Controlled Low-Strength Material (CLSM)

CLSM (also called flowable fill, controlled density fill, or slurry) is a self-leveling, low-strength concrete mixture (typically 50 to 150 psi at 28 days) that can be poured into a trench and does not require mechanical compaction. It flows around and under the pipe, fills voids, and sets to a firm but excavatable consistency.

Advantages: No compaction required (saves time and eliminates compaction failures). Fills narrow and deep trenches uniformly. No lift thickness limits. Sets quickly enough for traffic loading within 24 to 48 hours.

Disadvantages: More expensive per cubic yard than native soil backfill ($80 to $150 per CY vs. $10 to $30 for compacted native). Requires a concrete truck for delivery. Must be excavatable for future utility repairs, which limits the strength. Not appropriate for all situations — some specifications require granular backfill for specific utility types.
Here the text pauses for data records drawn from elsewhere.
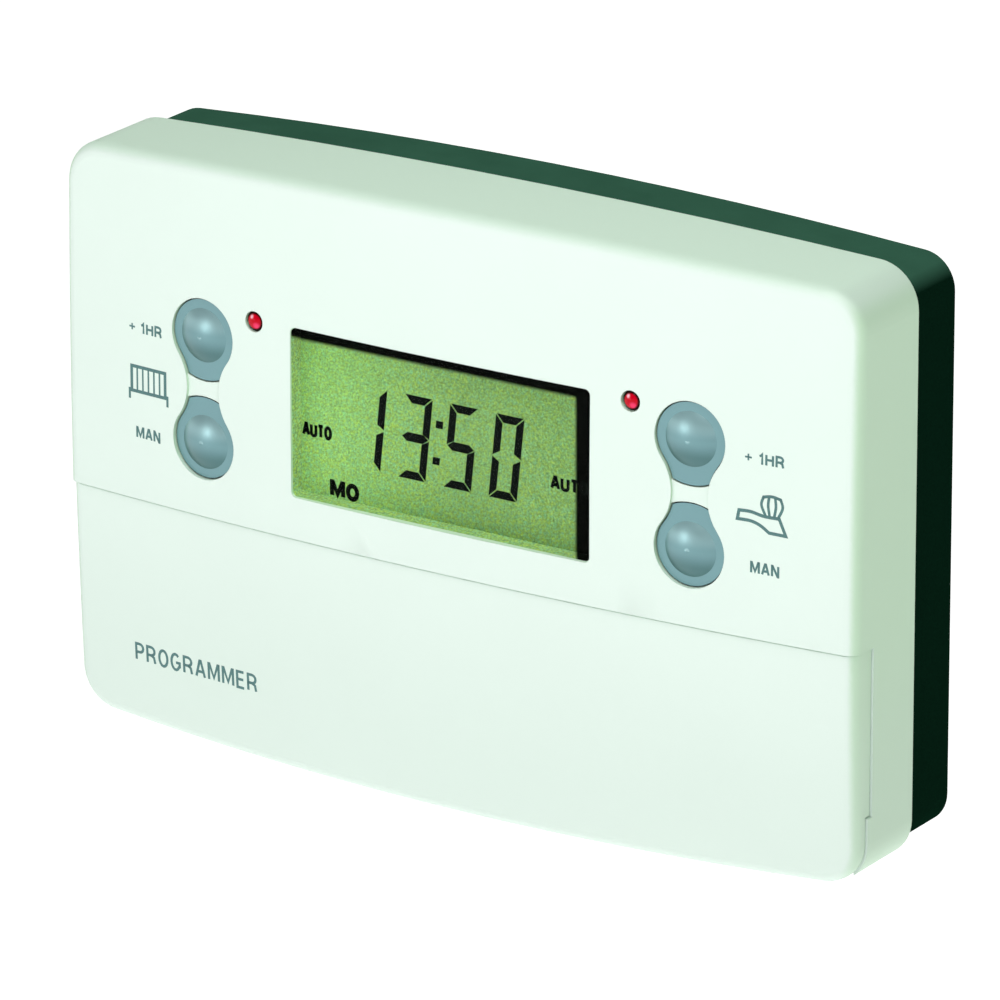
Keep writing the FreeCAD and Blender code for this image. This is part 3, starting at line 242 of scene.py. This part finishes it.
def film(shader):
    """Green grain that drifts between warm and cool, with painted shade
    along the window's top and right.

    The painted shade leans inwards with depth behind the window, so it meets the edges of the
    lens.
    """
    grain = shader.noise(0.3 * MM, 4, 0.75)
    warm = shader.noise(0.42 * MM, 2, 0.6)
    slow = shader.noise(16 * MM, 2)
    tinted = shader.blend(shader.spread(warm, 0, 1, 0.38, 0.62), (0.36, 0.76, 0.44),
                          (0.62, 0.82, 0.15))
    drifted = shader.blend(shader.spread(slow, 0, 0.4, 0.3, 0.7), tinted, REFLECTOR_GREEN)
    grainy = shader.blend(shader.spread(grain, 0, 1, 0.36, 0.60), scaled(REFLECTOR_GREEN, 0.42),
                          drifted)
    deep = shader.maths("ADD", shader.coordinate("Y"), WINDOW_FRONT)
    # Painted shade masks: 1 where the film is clear of the painted shade, falling to 0 inside it.
    painted_lighting = [shader.spread(shader.maths("ADD", shader.coordinate(axis),
                                      shader.maths("MULTIPLY", deep, slant)),
                         1, 0, start, start + SHADE_SOFT, True)
           for axis, slant, start in (("X", SLANT_RIGHT, SHADE_RIGHT),
                                      ("Z", SLANT_TOP, SHADE_TOP))]
    # Painted shade: near black where the masks fall off.
    return shader.blend(shader.maths("MULTIPLY", *painted_lighting), (0.001, 0.0015, 0.001), grainy)


def reflector_material():
    """Grainy green film with painted shade, and a faint emission that is painted light,
    full at the left and half from just right of the middle onwards.
    """
    shader = Shader("display_reflector", REFLECTOR_GREEN, 0.6, Specular_IOR_Level=0.02,
                    Emission_Strength=0.34)
    green = film(shader)
    shader.colour(green)
    # Painted light: the film emits its own colour at strength 0.34, full at the left and half
    # towards the right.
    leftward = shader.spread(shader.coordinate("X"), 1, 0, -26 * MM, 4 * MM, True)
    painted_film_glow = shader.blend(shader.spread(leftward, 0.5, 0, 0, 1), green, (0, 0, 0))
    shader.link(painted_film_glow, shader.surface.inputs["Emission Color"])
    return shader.material


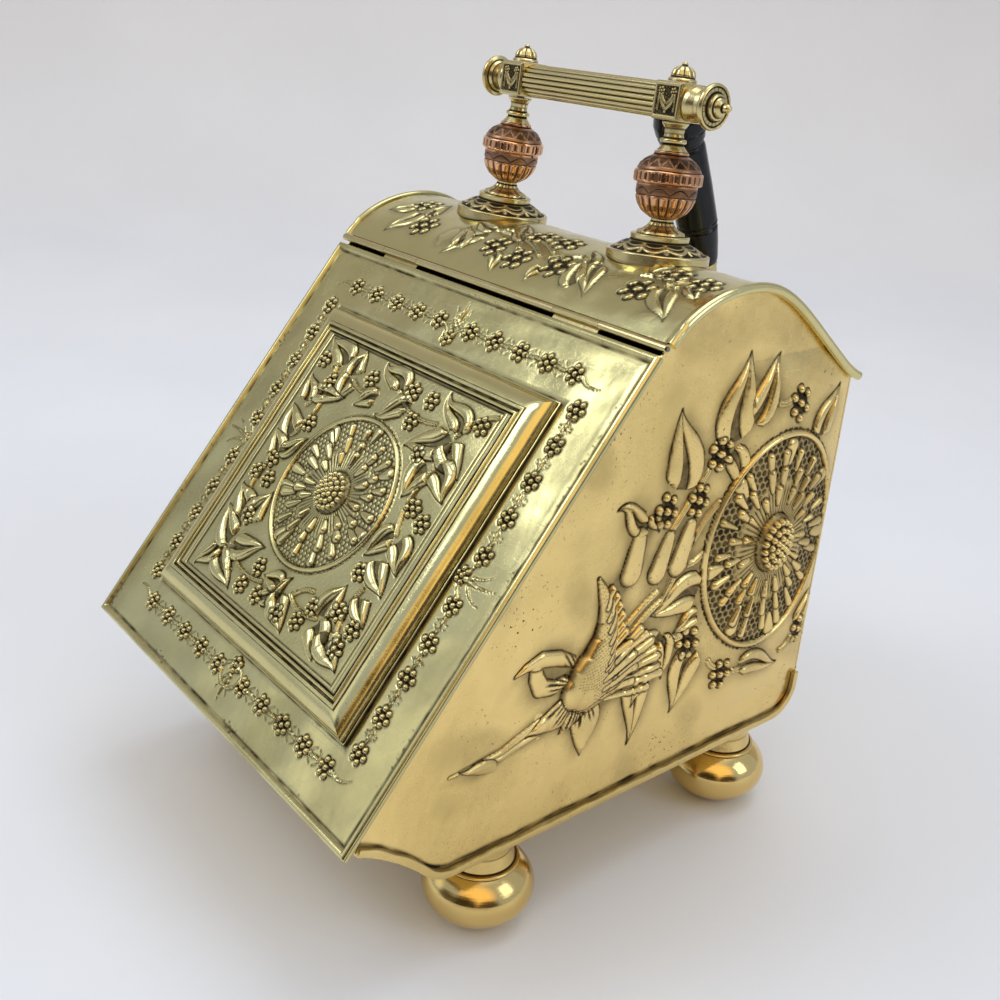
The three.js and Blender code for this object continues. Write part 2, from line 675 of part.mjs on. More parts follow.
// The moulding: base, ovolo, ridge, groove, small bead, and the ledge under the centre panel.
const mouldingFoot = lidField + clearance;
const ovoloStart = 1.2;
const ovoloEnd = ovoloStart + mouldingOvolo;
const ovoloBase = mouldingFoot + 1.1;
const quarter = (a, b, z, steps) => Array.from({ length: steps + 1 }, (_, i) => {
  const angle = i / steps * Math.PI / 2;
  return [ovoloEnd - a * Math.cos(angle), z + b * Math.sin(angle)];
});
const ridge = ovoloBase + mouldingRise + 0.8;
const ledge = ridge - 2.2;
const ledgeStart = ovoloEnd + 5.8;
const ledgeEnd = ledgeStart + mouldingLedge;
const innerRise = ledge - mouldingSheet - mouldingFoot - 0.1;
const lidMoulding = mitredFrame(mouldingHalfWidth, -mouldingTop, -mouldingTop - mouldingLength, [
  [0, mouldingFoot], [0, ovoloBase - 0.2],
  ...quarter(mouldingOvolo, mouldingRise, ovoloBase, 6),
  [ovoloEnd, ridge], [ovoloEnd + 1.9, ridge], [ovoloEnd + 2.4, ridge - 1.5], [ovoloEnd + 3, ridge - 1.5],
  [ovoloEnd + 3.5, ridge - 0.5], [ovoloEnd + 4.4, ridge], [ovoloEnd + 5.3, ridge - 0.6],
  [ledgeStart, ledge], [ledgeEnd, ledge],
  [ledgeEnd, ledge - mouldingSheet], [ovoloEnd, ledge - mouldingSheet],
  ...quarter(mouldingOvolo - mouldingSheet, innerRise, mouldingFoot, 5).reverse(),
]);

// The centre panel lies on the moulding's ledge.
const panelTop = ledge + clearance + centrePanelSheet;
const panelHalf = mouldingHalfWidth - ledgeStart - clearance;
const panelMiddle = -mouldingTop - mouldingLength / 2;
const panelHalfLength = mouldingLength / 2 - ledgeStart - clearance;
const onLidPanel = ([share, height], angle) => [
  panelTop + height,
  panelMiddle + share * lidMedallionRadius * Math.cos(angle),
  share * lidMedallionRadius * Math.sin(angle),
];
const flowerFoot = panelTop - centrePanelSheet / 2;
const lidFlowerRings = medallionProfile(lidRingHeight, lidBossHeight);
// Chased forms of the centre panel: x and distance down the lid, as on the sides.
const lidLeaves = [
  [-84, 64, -59, 76, 7, 0.14], [-46, 99, -46, 83, 6, 0], [-83, 91, -73, 108, 5.5, 0.14],
  [-83, 113, -66, 131, 7.5, -0.14], [-83, 131, -69, 148, 6, 0.14], [-23, 64, 1, 76, 6, 0],
  [41, 64, 65, 83, 5.5, 0], [30, 103, 60, 87, 7, -0.16], [83, 106, 62, 90, 6.8, 0.12],
  [83, 121, 66, 105, 6.8, -0.14], [52, 129, 57, 108, 6.8, 0.14], [52, 167, 64, 149, 5.5, 0.14],
  [82, 181, 65, 165, 6, 0.14], [54, 186, 50, 208, 6.5, -0.12], [62, 230, 50, 213, 6.8, -0.14],
  [82, 227, 61, 213, 7, 0.14], [27, 230, 9, 212, 6.2, 0.14], [-82, 172, -63, 190, 7, -0.14],
  [-50, 167, -54, 190, 7, -0.14], [-82, 188, -60, 206, 7, -0.14], [-27, 197, -56, 207, 6, 0.12],
  [-36, 230, -63, 213, 6.2, 0.14],
];
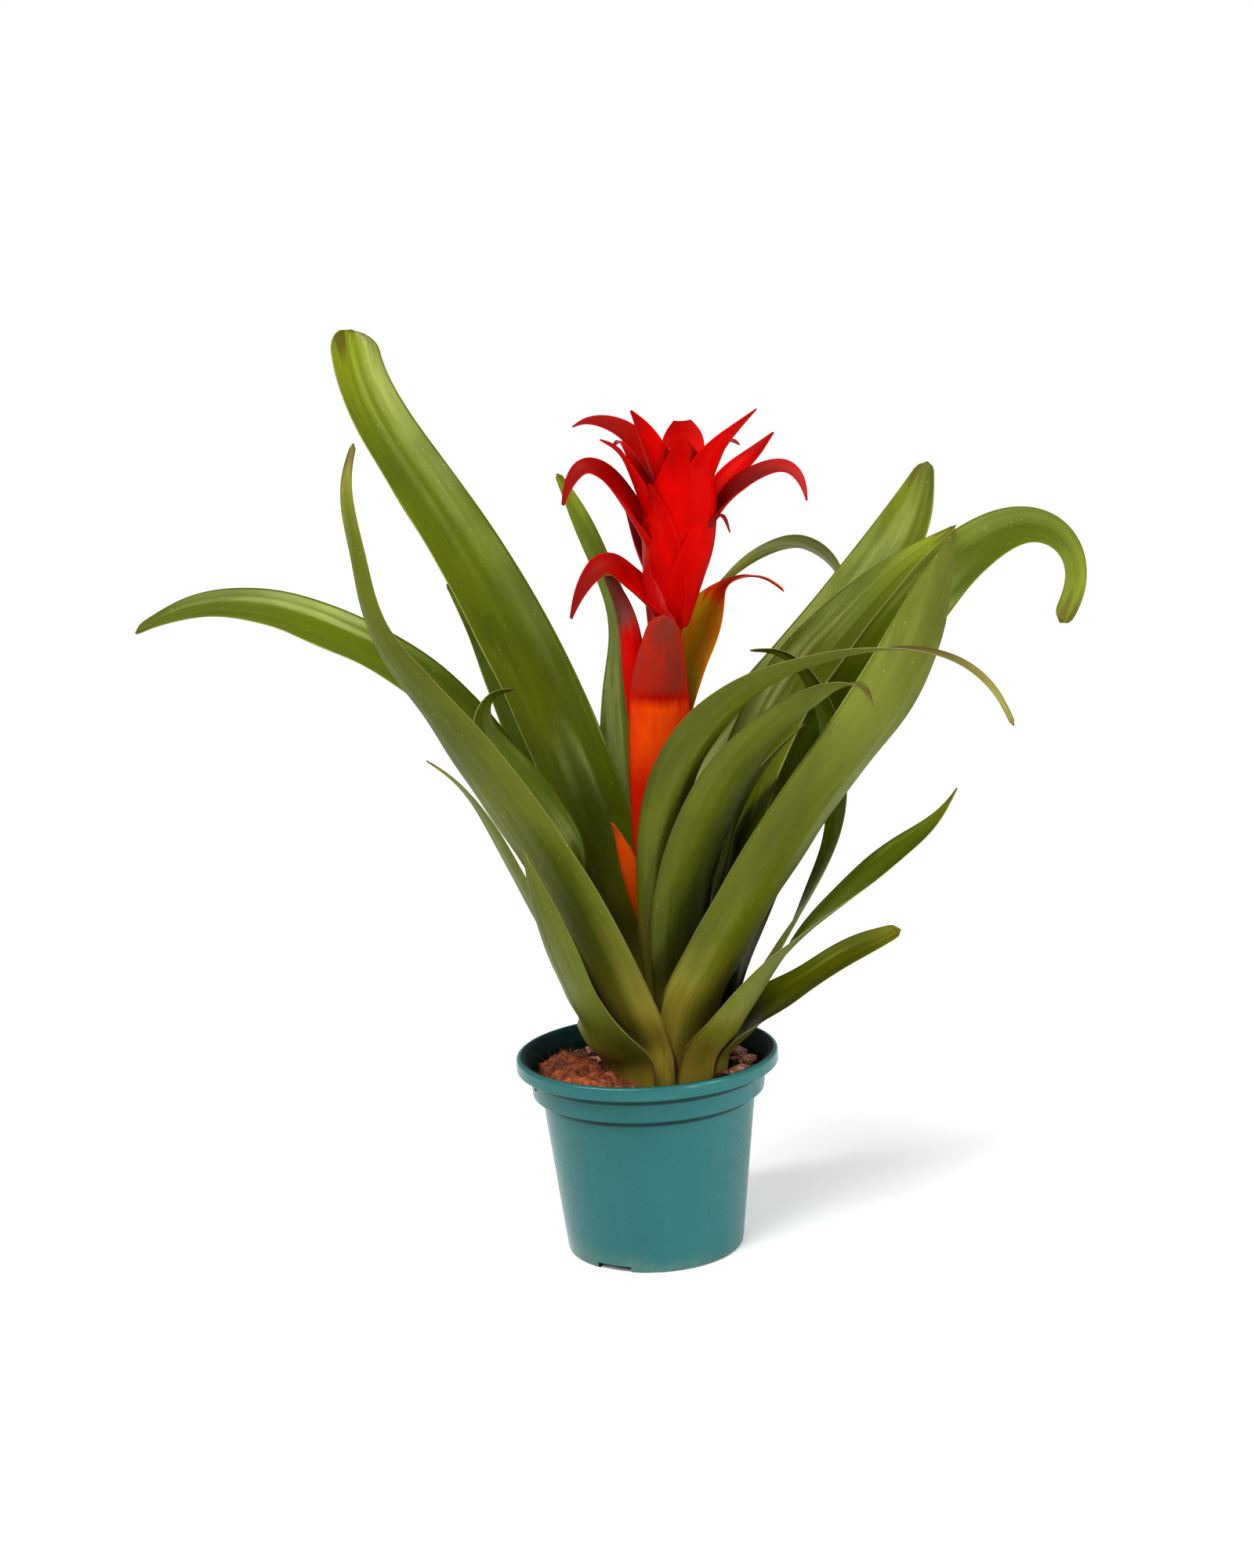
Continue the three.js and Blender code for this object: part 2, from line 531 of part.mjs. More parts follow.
function bractRows(options) {
  const { route, facing, width, turn, stations = 7, clasp = 1.1, cup = 0.5, profile = PLAIN_PROFILE } = options;
  return bladeRows({
    route,
    facing,
    stations,
    turn,
    sides: width > 15 ? WIDE_BRACT_SIDES : SLIM_BRACT_SIDES,
    halfWidth: (s, t) => Math.max(0.5 * width * shareAt(profile, t), NARROWEST),
    halfAngle: (s, t) => lerp(clasp, cup, smooth(t, 0.1, 0.9)),
  });
}

// The bracts below the head, each a piece of its own
const STALK_BRACTS = [
  { name: 'bract_left_small', look: 'orange', facing: 235, width: 17, stations: 7, clasp: 1,
    route: [[6.2, -4.6, 146], [4.2, -7.5, 156], [1.5, -10.5, 168], [-4, -14, 190], [-7, -14, 205],
      [-11.5, -13, 217]] },
  { name: 'bract_left', look: 'red', facing: 215, width: 22, stations: 9, clasp: 1.1, cup: 0.8,
    profile: BLUNT_PROFILE,
    route: [[4, -3, 212], [3, -3, 240], [1, -3, 265], [-1, -2, 290], [-1, -1, 310], [-4, 0, 325],
      [-9, 2, 334]] },
  { name: 'bract_right', look: 'orange', facing: 50, width: 25, stations: 15, clasp: 1, cup: 0.7,
    profile: [0.5, 0.6, 0.7, 0.8, 0.9, 1, 1, 0.95, 0.25, 0.12, 0.08],
    route: [[15.4, 4.8, 215], [19.5, 7, 240], [25, 7, 265], [31, 8, 285], [37, 9, 300], [42, 9, 315],
      [46, 9, 324], [52, 9, 328], [61, 9, 330], [71, 9, 327], [77, 9, 322]] },
  { name: 'bract_front', look: 'orange', facing: 266, width: 36, stations: 12, clasp: 1.1, cup: 1.05,
    profile: [0.3, 0.72, 0.85, 0.95, 1, 1, 0.85, 0.4],
    route: [[9.7, -6.2, 156], [9, -9.2, 172], [10, -13, 200], [12, -17, 235], [13, -18, 262],
      [14.5, -18, 290], [17, -17, 308], [18, -16, 316]] },
];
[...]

Best applications: Trenches under streets where settlement would damage the pavement. Trenches in congested utility corridors where compaction equipment cannot operate. Emergency repairs where time is critical. Trenches with irregular shapes that are difficult to compact uniformly.

What the Inspector Looks For

  • Bedding material type and thickness
  • Lift thickness (measured with a tape from the previous compacted surface)
  • Compaction method (appropriate equipment for the zone)
  • Moisture content (soil must be within 2 to 3 percent of optimum moisture for effective compaction)
  • Material quality (no rocks larger than specified, no organic material, no debris)
  • Compaction test results (must meet the specified percentage before the next lift)

Inspectors stop work when they see lifts that are too thick, native material with oversized rocks being dumped back into the trench, or compaction proceeding without testing. These stops cost the contractor time, but they prevent the far more expensive settlement repairs that would occur if the substandard work were allowed to continue.